According to www.eharmony.com, the #1 reason for divorce in 2008 was “financial discord.” Since financial matters are the leading cause of marital woes and divorce, getting a handle on spending, creating and implementing a budget, as well as saving for the future will have positive effects on your relationship with your spouse or partner.
Using a Software Program
There is no need to purchase fancy software in order create a budget, although some software programs will make the task easier. For some, the ability to print (and physically hold) graphs and reports from your computer can serve as motivation to enter all the data and review the results.
Most banks now offer online banking and other services for free, or for a nominal fee. You simply sign in to your personalized account; from there you can download checks that have cleared your account, directly into your software. Then you indicate an expense category for each check. You can perform basic comparisons on your budget versus actual expenses by category. Once you become fluent in the software you are using, you can enter more in-depth information such as investments, assets, liabilities, etc. and print financial statements showing net income and net worth. Some of the more popular personal finance programs for tracking your dollars are Microsoft Money, Quicken, and Moneydance.
Whether you decide to use sophisticated software or just good, old-fashioned pencil and paper, the most important fact is that you begin your quest down the road to financial freedom by starting a budget today.
The Top 10 Reasons to Budget
“Failing to plan is planning to fail.” ~Alan Lakein (Author, Expert on time management)
- It’s like a road map that tells you whether or not you are going in the proper direction financially. All the goals and dreams in the world are useless if you fail to establish guidelines for reaching them and fail to measure your progress, you could end up going so far in the wrong direction that you never make it back. Can you imagine if your place of business, your church, or your children’s school system operated without a budget?
- A budget allows you to control your money instead of your money controlling you.
- A budget lets you know whether or not you are living within your means. Prior to the widespread use of credit cards, you could tell if you were living within your means simply by seeing how much money was left after all bills for the month were paid. The increased use of credit cards has made this much more difficult to track. Oftentimes, people just do not realize they are living far beyond where they should live until they are drowning in debt.
- A budget will help you meet savings goals. You should always include a way to “pay yourself first” or set aside money for savings and investments.
- Budgeting frees up any spare cash for use on needed items instead of throwing it away on unnecessary items.
- Involving your children will help focus the entire family on common goals.
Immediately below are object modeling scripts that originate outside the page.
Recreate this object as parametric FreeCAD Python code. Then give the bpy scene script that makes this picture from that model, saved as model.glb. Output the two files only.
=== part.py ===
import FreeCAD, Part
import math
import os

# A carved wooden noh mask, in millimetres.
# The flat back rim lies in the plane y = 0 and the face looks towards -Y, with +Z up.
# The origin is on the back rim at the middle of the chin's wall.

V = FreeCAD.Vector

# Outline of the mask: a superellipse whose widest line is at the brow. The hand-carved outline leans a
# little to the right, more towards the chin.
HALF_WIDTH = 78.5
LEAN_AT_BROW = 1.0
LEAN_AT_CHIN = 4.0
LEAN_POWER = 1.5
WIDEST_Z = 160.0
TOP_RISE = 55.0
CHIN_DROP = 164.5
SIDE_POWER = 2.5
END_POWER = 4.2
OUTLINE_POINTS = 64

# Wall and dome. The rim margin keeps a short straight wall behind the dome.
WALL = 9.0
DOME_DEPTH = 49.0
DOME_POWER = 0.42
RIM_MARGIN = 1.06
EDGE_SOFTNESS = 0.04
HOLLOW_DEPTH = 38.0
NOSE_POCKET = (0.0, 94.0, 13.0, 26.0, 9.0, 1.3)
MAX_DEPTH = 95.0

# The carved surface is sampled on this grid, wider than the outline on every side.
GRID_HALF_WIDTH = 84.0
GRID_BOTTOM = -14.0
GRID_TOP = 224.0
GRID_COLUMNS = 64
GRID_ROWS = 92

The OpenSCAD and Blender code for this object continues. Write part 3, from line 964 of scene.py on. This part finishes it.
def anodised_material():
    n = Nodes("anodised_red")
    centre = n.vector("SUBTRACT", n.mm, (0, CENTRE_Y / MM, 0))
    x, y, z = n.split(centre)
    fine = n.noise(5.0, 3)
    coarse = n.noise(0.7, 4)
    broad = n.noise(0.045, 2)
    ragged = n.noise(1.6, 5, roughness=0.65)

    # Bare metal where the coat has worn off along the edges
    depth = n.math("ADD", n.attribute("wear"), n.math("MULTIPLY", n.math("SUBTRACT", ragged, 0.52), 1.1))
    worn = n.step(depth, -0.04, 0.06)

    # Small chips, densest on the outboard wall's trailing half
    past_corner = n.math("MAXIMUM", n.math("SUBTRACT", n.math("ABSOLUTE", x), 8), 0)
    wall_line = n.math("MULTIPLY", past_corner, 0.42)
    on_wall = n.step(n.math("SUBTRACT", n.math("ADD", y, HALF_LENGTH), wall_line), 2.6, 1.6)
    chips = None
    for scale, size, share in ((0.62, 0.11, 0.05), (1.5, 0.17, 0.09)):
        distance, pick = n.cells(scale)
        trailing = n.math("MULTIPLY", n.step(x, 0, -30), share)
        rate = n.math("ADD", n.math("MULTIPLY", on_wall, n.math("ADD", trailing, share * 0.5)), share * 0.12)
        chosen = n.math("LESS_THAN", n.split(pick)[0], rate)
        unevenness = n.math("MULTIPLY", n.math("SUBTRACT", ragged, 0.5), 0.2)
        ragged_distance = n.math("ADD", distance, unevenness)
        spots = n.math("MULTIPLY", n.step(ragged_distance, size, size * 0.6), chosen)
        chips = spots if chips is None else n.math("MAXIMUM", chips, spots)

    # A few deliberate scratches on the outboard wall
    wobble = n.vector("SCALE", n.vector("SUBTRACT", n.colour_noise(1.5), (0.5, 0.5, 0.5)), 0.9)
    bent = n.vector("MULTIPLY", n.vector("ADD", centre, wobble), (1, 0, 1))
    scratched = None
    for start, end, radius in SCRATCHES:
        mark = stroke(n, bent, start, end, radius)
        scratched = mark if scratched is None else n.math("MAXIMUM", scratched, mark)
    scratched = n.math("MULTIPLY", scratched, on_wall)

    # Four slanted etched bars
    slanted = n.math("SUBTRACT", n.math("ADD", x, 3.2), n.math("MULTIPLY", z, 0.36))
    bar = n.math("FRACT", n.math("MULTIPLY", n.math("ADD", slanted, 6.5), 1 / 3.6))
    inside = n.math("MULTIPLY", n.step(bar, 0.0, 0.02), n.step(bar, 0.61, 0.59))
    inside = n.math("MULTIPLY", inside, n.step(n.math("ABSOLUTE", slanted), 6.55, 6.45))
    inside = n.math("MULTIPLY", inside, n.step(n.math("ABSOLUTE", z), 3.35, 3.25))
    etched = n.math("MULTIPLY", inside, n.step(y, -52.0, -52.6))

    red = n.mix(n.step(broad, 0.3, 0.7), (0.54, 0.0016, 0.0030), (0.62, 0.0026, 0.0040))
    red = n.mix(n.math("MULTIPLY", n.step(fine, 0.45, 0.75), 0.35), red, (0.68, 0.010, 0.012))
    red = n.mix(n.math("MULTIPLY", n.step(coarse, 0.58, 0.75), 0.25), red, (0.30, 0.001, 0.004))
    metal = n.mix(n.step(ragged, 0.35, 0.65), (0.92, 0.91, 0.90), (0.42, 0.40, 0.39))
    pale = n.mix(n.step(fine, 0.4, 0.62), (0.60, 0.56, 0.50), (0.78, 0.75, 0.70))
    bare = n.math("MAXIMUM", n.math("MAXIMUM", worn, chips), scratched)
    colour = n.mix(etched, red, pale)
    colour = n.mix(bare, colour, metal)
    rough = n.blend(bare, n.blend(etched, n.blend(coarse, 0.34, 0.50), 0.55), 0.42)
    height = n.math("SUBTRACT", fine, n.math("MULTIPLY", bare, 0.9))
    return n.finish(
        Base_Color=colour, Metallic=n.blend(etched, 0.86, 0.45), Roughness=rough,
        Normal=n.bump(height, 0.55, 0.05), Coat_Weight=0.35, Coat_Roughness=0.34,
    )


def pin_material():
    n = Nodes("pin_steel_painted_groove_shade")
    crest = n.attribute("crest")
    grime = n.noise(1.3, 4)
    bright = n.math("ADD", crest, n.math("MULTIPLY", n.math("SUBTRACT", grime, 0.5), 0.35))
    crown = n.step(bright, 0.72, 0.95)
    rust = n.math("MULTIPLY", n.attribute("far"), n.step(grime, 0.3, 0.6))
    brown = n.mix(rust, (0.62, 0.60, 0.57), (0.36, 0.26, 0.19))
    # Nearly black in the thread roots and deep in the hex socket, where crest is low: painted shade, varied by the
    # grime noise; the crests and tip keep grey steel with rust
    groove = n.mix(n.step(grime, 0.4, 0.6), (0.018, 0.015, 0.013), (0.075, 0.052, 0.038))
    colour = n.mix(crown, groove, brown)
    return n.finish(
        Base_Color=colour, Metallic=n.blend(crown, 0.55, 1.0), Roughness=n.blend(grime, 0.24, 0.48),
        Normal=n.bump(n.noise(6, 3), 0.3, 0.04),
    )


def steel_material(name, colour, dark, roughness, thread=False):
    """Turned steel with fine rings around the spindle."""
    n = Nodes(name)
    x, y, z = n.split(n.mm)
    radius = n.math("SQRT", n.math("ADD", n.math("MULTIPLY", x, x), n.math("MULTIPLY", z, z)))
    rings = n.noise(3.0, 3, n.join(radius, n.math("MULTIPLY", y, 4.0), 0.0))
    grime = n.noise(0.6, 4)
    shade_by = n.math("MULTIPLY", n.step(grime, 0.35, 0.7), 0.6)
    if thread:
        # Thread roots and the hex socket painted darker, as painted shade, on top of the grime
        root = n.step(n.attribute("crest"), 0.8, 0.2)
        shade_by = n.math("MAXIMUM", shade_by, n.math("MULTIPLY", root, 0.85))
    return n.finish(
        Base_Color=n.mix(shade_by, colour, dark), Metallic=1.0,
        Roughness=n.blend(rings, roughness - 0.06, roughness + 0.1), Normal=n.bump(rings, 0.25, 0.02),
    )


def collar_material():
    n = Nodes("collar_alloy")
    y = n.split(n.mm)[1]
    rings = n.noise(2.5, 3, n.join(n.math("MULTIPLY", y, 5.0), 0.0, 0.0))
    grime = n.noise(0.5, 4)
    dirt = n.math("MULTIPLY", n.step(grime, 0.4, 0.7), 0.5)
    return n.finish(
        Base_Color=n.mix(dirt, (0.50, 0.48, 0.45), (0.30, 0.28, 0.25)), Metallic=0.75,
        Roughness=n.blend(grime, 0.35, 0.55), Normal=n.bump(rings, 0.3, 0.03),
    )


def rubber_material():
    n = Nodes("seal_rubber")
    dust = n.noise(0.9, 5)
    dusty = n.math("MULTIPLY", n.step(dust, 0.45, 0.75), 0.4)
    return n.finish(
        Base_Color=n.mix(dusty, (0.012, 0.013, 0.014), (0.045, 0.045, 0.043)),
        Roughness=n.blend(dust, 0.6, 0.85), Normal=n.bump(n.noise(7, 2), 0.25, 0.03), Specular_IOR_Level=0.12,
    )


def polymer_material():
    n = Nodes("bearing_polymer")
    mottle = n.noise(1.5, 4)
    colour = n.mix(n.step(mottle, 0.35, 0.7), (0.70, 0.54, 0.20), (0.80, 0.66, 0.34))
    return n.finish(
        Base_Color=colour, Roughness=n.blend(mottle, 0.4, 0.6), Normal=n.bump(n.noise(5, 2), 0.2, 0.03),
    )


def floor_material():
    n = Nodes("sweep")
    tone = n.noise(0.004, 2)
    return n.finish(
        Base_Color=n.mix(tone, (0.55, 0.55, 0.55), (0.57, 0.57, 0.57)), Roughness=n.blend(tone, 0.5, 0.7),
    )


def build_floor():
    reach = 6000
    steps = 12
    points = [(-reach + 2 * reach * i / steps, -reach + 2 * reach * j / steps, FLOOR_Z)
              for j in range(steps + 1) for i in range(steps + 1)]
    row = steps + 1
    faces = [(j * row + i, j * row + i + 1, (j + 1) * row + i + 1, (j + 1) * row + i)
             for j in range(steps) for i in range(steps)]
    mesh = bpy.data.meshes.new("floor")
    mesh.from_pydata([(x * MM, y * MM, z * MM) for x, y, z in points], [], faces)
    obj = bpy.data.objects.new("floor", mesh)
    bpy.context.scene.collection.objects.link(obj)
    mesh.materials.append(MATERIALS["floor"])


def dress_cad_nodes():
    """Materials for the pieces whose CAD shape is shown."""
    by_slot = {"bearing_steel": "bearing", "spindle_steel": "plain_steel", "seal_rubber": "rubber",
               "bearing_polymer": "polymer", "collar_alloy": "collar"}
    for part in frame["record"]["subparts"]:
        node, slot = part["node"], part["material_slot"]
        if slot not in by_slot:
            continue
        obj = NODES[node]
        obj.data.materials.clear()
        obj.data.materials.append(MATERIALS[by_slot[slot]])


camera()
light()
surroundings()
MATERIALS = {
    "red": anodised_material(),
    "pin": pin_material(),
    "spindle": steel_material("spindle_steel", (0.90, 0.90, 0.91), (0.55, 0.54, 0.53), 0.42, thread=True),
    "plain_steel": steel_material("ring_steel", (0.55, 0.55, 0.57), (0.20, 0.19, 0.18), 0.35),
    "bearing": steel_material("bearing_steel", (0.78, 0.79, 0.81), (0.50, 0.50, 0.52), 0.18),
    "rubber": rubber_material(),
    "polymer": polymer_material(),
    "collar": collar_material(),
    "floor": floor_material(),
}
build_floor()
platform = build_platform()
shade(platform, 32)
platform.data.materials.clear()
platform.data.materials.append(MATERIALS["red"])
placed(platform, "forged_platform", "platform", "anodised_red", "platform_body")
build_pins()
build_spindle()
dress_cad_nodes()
- You will be more prepared for emergencies or other large, unexpected expenses that might otherwise be a major financial setback.
- It could improve your marriage! Not only is a budget a spending/saving plan, it’s a major communication tool.
- A budget can help get you out of debt and possibly keep you from going into debt.
- Having a sound budget will help you sleep better at night because you won’t have to lie awake worrying about how to make ends meet.
Budget Bombs; 6 Simple ways to destroy a budget
- Cutting out all of the fun stuff
Unless you are in financial distress (lost job, mounting bills, etc), you should try to keep some entertainment in your budget. Think about your recreational priorities and calculate how much is spent per month on those activities. If you find that the total is greater than 10% of your total household budget, it's probably a good time to scale back, 5% is the ideal amount to focus on. Remember, don't try to eliminate all recreation, you are more likely to blow your budget in a moment of weakness when the kids want to do something fun.
- Being “hit or miss” with your savings
Slow and steady wins the race every time in managing your money. After you determine the amount of monthly income that can be allocated to short-term (less than 1 year) and long-term (more than 1 year) savings, make your deposits consistent by using automatic payroll deductions. By saving a mere $100 per month in a money market account earning 5% interest, you could accumulate $6,800 over five years.
- Overusing debit cards
Our parents have always reminded us that money doesn't grow on trees, but our parents never had the ease and accessibility of debit cards. Ensure that you allot a specific amount of cash for purchases during the week, or you could try carrying a small amount of cash in your pocket for these minor purchases. Applying a “cash-only diet” not only puts your spending habits in perspective, but will actually help you think before making impulse purchases.
- Making minimum payments on your credit card
There's simply not a better way to waste money than to carry a balance on your credit card. Paying the minimum monthly payment will cost thousands in interest that could have been applied toward savings or entertainment. When your budget is set and you are living within your means, make a point not too overspend on your credit card each month. Have enough money set aside to pay off the credit card monthly. When large purchases are expected (i.e. Christmas), use your savings or you could be paying for this year’s gifts over the next five years.
- Not having an emergency fund
Your parents probably told you to set aside money for a “rainy day” as they called it. This idea came from the farming community; they always wanted to have money in case crops failed to produce. If you haven’t set money aside for just such a rainy day, you're a merely a job loss or major illness away from financial ruin. The accepted rule is that you should have between three and six months' worth of living expenses in an interest-earning account. Keep in mind that this money needs to be very liquid, you must be able to access it in a very short period of time. People who are self-employed or work in an industry with a high turnover rate should consider having up to a year's worth of expenses set aside.
- Spending more than you earn (Living outside your means)
If one bit of knowledge is gained from these tips, I insist that learning to live within your means is the most important. We live in a society of instant gratification; however, it's easier said than done. Financial management experts insist that living with less is a habit that begins with changing your spending philosophy. We all must learn to avoid reckless spending, be moderate when making purchases, and never take a vacation until you've got the money in the bank.